== To be done ==
Repeat exactly the lines from the one containing "step = active_turns / length_count;" through the one containing "low, high = Vector((1e9,)", both lines included, please, without any other lines.

== Dataset content ==
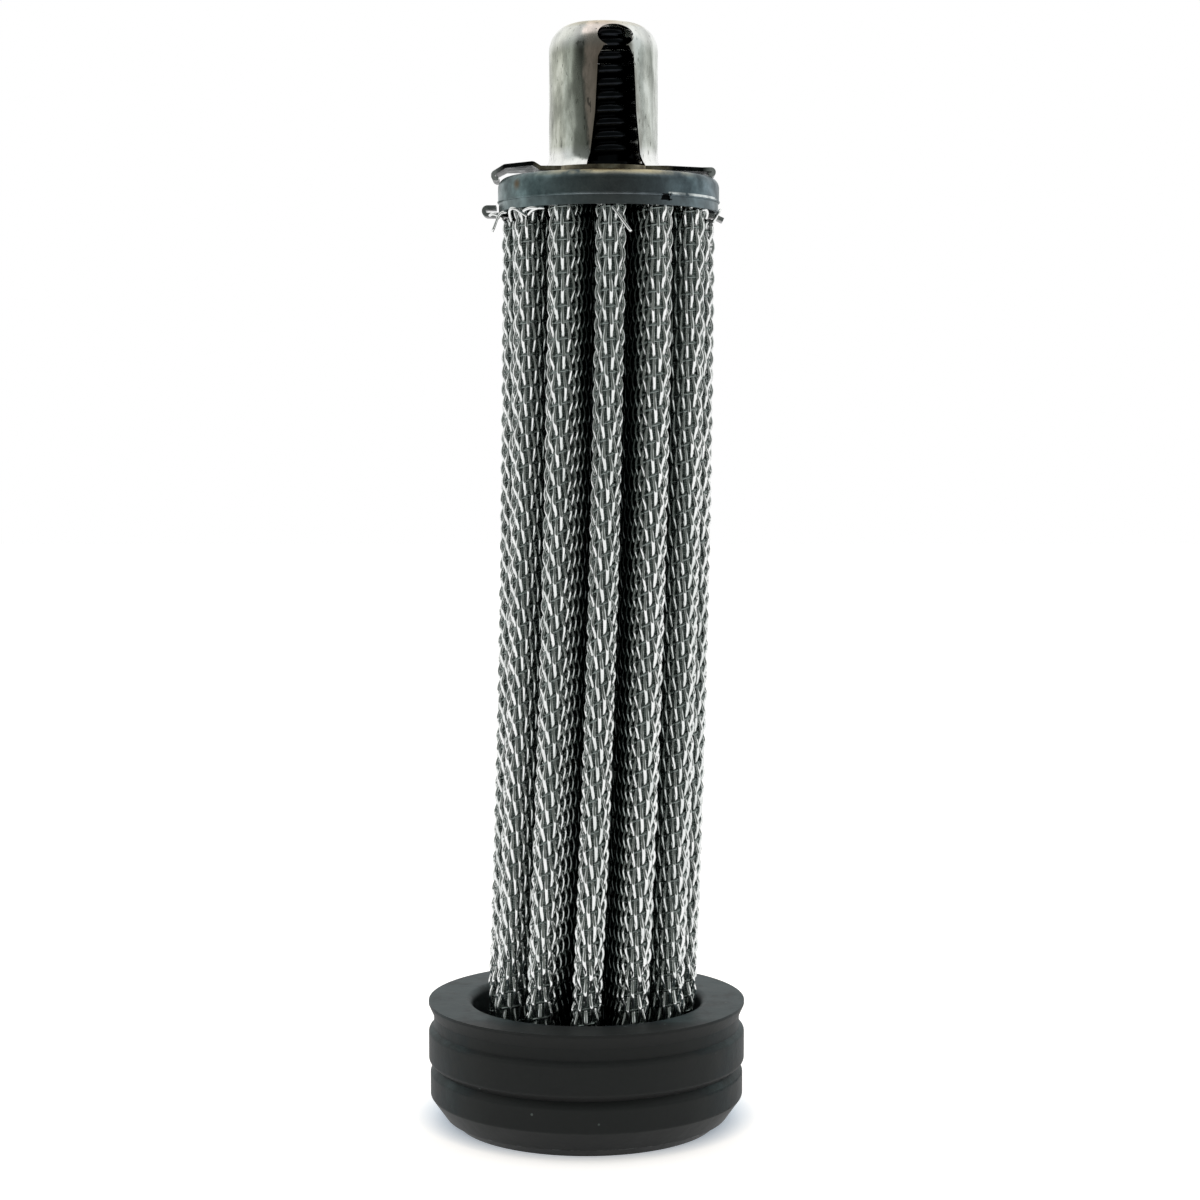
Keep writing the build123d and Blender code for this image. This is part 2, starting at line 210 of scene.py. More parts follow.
...
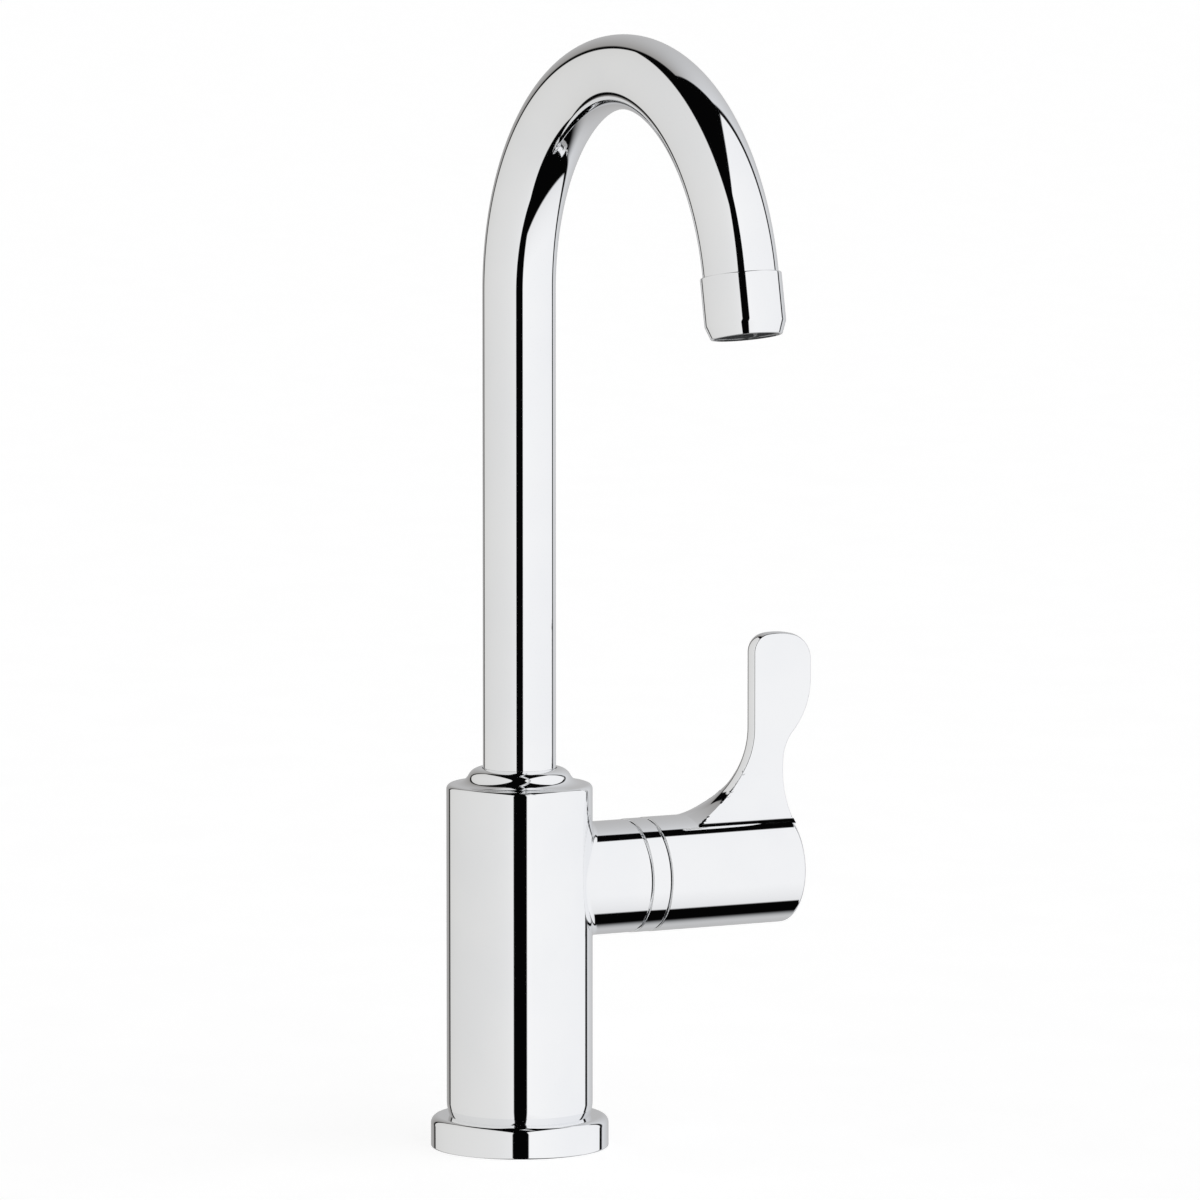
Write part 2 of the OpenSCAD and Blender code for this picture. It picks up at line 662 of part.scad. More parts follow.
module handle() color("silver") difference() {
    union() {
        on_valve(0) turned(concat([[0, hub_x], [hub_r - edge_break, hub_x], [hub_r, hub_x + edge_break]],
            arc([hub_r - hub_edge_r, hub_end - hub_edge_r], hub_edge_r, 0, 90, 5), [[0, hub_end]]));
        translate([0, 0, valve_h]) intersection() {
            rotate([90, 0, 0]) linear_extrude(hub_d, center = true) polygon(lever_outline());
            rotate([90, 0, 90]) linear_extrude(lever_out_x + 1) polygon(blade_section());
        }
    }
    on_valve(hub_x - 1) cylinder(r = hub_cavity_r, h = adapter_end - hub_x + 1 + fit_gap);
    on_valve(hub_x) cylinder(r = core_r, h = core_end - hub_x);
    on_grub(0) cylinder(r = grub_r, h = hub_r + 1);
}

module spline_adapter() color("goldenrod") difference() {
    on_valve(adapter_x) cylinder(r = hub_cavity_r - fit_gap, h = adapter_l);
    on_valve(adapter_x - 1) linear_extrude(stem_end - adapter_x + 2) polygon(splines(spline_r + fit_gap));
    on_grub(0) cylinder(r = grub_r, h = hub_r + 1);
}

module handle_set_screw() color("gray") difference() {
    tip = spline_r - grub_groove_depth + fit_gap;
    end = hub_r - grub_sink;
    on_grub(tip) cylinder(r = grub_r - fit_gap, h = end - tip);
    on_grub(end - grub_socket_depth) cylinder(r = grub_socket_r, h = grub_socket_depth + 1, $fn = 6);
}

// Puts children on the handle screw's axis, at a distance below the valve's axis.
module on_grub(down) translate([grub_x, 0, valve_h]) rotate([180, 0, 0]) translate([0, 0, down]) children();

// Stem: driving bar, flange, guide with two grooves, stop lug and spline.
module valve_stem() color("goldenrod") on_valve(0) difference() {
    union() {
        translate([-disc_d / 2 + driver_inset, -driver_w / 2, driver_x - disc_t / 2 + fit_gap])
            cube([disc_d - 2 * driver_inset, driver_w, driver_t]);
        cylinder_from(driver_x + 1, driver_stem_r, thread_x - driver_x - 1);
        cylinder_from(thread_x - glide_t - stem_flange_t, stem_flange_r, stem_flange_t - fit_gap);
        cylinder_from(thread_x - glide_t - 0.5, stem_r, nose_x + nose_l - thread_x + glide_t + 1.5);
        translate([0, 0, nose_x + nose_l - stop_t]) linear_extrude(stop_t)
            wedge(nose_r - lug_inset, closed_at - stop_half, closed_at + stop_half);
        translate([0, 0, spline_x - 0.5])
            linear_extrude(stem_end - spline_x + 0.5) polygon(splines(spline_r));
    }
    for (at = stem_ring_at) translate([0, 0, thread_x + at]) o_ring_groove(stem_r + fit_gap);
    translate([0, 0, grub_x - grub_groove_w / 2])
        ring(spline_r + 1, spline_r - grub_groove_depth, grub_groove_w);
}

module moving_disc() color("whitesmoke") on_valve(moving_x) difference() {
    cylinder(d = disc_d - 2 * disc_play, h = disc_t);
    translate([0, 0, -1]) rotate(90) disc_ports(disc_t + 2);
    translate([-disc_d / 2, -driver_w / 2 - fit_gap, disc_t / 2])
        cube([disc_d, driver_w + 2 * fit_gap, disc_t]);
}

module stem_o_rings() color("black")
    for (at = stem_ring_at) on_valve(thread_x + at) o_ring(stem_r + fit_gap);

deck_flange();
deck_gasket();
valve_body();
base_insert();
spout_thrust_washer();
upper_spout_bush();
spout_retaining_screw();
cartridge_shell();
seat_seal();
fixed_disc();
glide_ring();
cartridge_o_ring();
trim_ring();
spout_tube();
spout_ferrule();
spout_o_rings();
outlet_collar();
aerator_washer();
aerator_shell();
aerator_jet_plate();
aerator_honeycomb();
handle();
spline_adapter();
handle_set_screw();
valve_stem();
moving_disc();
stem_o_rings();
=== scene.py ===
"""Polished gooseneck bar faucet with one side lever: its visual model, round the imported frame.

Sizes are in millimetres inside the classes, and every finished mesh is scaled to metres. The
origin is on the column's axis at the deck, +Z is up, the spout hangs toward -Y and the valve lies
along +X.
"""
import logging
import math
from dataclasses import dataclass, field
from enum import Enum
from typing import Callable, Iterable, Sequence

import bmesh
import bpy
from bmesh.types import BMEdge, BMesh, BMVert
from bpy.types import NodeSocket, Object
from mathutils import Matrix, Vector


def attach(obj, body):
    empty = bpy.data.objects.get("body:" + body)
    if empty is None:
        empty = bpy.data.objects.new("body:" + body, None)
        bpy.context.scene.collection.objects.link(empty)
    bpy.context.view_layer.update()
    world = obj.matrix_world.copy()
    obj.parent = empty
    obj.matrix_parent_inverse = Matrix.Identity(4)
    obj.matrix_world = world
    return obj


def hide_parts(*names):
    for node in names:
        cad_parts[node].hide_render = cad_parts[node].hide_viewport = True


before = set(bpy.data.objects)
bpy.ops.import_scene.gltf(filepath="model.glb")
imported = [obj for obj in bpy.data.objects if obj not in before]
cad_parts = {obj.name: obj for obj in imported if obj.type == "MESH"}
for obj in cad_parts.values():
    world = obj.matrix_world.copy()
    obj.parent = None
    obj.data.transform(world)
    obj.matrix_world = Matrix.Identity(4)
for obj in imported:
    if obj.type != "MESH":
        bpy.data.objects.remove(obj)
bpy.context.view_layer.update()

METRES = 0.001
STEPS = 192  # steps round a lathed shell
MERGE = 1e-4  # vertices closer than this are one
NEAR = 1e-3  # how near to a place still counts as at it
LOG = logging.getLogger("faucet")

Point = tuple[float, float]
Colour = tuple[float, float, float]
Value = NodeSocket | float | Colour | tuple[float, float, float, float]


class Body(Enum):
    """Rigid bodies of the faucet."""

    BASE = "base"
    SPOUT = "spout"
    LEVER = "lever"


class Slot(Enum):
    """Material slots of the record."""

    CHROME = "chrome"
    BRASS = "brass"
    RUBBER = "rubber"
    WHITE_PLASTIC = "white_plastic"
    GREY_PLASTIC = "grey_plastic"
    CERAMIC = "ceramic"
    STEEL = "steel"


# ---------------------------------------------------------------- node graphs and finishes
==
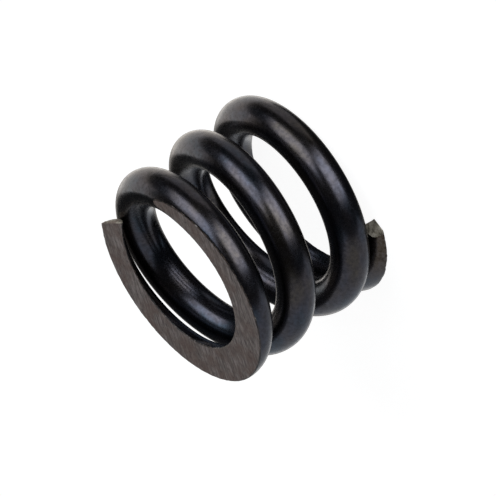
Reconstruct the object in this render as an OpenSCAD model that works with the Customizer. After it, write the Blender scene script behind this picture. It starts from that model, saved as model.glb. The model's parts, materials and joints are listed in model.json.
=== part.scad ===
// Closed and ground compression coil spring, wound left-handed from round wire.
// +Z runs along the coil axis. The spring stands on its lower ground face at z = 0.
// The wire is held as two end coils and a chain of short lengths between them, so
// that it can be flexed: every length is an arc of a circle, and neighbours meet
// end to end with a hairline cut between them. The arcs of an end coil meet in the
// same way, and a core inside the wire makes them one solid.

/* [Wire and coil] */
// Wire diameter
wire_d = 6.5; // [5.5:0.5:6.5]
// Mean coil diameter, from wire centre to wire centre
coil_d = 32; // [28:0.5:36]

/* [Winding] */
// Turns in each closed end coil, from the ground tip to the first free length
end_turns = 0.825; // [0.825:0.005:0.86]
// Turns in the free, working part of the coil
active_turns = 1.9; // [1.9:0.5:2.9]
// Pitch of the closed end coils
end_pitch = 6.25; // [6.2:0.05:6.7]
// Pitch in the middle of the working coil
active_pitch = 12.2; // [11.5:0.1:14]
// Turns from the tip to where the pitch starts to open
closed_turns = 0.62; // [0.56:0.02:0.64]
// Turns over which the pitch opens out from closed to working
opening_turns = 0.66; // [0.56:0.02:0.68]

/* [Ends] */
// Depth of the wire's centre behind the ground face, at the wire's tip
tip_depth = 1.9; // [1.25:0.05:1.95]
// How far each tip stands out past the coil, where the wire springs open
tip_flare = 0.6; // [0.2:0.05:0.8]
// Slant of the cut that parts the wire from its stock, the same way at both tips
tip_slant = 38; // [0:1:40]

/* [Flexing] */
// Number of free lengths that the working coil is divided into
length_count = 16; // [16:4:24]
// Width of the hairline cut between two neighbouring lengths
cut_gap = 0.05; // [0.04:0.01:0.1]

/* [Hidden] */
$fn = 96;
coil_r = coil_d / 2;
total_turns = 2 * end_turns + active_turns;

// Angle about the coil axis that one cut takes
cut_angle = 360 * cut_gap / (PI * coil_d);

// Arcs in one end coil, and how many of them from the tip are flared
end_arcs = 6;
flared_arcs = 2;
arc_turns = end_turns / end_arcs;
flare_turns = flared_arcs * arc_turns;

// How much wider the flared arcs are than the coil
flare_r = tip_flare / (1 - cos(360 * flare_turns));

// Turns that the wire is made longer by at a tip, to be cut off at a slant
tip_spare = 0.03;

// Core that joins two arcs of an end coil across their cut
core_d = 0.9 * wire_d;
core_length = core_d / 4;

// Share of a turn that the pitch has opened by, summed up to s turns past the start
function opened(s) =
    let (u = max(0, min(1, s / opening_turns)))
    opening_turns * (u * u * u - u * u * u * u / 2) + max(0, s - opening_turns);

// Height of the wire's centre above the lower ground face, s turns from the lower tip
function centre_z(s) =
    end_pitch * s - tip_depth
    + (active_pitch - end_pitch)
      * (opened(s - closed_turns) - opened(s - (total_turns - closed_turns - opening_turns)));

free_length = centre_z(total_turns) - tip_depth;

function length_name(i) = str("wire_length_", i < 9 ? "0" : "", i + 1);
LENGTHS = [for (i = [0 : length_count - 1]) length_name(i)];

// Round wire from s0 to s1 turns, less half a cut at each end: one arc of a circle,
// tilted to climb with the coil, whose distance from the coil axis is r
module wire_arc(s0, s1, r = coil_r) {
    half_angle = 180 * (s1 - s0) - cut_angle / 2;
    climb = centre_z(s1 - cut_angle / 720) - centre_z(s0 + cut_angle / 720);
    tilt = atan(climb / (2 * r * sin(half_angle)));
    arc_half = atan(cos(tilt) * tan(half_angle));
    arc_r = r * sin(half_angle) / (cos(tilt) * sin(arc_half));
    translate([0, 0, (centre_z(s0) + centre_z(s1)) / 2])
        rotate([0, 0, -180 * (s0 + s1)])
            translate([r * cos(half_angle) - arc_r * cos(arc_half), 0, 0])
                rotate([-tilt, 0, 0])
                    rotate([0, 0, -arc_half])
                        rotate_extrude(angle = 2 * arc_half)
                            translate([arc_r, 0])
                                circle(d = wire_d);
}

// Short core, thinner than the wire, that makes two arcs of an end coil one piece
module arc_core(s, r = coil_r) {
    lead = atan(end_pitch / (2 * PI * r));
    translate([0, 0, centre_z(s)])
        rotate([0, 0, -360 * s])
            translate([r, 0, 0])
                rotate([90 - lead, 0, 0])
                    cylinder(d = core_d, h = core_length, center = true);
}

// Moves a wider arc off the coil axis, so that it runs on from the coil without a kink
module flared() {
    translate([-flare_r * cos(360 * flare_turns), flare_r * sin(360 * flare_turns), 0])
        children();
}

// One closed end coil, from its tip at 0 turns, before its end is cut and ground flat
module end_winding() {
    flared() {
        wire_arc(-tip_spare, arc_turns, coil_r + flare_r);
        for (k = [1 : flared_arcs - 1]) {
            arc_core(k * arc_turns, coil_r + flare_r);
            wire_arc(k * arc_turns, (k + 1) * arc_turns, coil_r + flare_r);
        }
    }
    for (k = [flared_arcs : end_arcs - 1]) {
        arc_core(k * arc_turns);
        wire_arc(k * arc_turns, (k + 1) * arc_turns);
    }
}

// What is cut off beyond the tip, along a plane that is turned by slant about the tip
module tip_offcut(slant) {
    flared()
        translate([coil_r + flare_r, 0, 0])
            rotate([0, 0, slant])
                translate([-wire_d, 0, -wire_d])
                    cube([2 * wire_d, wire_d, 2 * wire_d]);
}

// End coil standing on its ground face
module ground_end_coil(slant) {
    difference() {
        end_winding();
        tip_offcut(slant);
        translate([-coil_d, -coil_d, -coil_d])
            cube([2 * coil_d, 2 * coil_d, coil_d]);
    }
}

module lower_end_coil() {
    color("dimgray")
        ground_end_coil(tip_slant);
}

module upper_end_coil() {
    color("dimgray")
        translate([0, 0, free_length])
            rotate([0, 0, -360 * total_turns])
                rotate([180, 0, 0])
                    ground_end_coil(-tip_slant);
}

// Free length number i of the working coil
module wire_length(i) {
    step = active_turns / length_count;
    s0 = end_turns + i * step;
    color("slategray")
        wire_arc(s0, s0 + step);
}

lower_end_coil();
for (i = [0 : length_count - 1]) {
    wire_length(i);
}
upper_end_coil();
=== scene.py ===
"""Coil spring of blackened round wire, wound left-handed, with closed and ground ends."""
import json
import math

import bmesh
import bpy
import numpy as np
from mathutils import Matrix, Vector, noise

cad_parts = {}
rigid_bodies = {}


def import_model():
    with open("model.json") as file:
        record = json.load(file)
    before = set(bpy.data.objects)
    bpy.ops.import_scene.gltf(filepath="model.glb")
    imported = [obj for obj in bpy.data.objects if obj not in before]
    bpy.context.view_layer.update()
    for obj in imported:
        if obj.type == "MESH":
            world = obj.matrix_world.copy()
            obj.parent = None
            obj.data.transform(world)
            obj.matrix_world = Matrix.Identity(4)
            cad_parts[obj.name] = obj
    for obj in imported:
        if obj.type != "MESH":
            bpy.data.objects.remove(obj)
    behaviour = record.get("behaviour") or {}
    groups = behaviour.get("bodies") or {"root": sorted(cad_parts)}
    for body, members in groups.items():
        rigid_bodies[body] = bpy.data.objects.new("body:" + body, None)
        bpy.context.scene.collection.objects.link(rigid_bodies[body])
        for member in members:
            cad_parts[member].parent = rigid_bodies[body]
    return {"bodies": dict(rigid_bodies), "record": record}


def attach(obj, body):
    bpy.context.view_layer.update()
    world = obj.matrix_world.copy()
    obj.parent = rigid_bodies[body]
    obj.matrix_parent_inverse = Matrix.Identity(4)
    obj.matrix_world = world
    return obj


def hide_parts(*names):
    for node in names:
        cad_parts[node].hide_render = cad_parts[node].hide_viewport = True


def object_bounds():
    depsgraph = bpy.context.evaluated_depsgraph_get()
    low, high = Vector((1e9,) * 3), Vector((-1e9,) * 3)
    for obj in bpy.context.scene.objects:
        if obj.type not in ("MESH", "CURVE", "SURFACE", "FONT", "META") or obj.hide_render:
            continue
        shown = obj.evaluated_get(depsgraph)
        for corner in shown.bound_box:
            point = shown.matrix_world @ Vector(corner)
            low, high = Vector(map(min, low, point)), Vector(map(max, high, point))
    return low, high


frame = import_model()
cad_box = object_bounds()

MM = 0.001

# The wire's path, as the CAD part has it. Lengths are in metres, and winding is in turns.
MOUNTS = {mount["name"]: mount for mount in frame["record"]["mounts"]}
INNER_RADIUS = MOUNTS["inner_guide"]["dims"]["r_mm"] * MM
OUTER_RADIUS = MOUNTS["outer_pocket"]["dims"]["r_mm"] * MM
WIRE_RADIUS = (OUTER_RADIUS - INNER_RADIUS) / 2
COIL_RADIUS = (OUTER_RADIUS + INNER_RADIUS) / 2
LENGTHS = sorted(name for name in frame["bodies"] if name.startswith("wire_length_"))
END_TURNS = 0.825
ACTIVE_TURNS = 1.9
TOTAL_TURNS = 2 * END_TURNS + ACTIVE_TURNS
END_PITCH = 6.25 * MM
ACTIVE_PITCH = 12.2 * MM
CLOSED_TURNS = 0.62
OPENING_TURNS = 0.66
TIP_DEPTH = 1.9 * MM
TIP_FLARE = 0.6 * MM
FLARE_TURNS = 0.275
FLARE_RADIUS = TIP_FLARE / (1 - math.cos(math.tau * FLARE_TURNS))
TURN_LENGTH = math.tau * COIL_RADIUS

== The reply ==
    step = active_turns / length_count;
    s0 = end_turns + i * step;
    color("slategray")
        wire_arc(s0, s0 + step);
}

lower_end_coil();
for (i = [0 : length_count - 1]) {
    wire_length(i);
}
upper_end_coil();
=== scene.py ===
"""Coil spring of blackened round wire, wound left-handed, with closed and ground ends."""
import json
import math

import bmesh
import bpy
import numpy as np
from mathutils import Matrix, Vector, noise

cad_parts = {}
rigid_bodies = {}


def import_model():
    with open("model.json") as file:
        record = json.load(file)
    before = set(bpy.data.objects)
    bpy.ops.import_scene.gltf(filepath="model.glb")
    imported = [obj for obj in bpy.data.objects if obj not in before]
    bpy.context.view_layer.update()
    for obj in imported:
        if obj.type == "MESH":
            world = obj.matrix_world.copy()
            obj.parent = None
            obj.data.transform(world)
            obj.matrix_world = Matrix.Identity(4)
            cad_parts[obj.name] = obj
    for obj in imported:
        if obj.type != "MESH":
            bpy.data.objects.remove(obj)
    behaviour = record.get("behaviour") or {}
    groups = behaviour.get("bodies") or {"root": sorted(cad_parts)}
    for body, members in groups.items():
        rigid_bodies[body] = bpy.data.objects.new("body:" + body, None)
        bpy.context.scene.collection.objects.link(rigid_bodies[body])
        for member in members:
            cad_parts[member].parent = rigid_bodies[body]
    return {"bodies": dict(rigid_bodies), "record": record}


def attach(obj, body):
    bpy.context.view_layer.update()
    world = obj.matrix_world.copy()
    obj.parent = rigid_bodies[body]
    obj.matrix_parent_inverse = Matrix.Identity(4)
    obj.matrix_world = world
    return obj


def hide_parts(*names):
    for node in names:
        cad_parts[node].hide_render = cad_parts[node].hide_viewport = True


def object_bounds():
    depsgraph = bpy.context.evaluated_depsgraph_get()
    low, high = Vector((1e9,) * 3), Vector((-1e9,) * 3)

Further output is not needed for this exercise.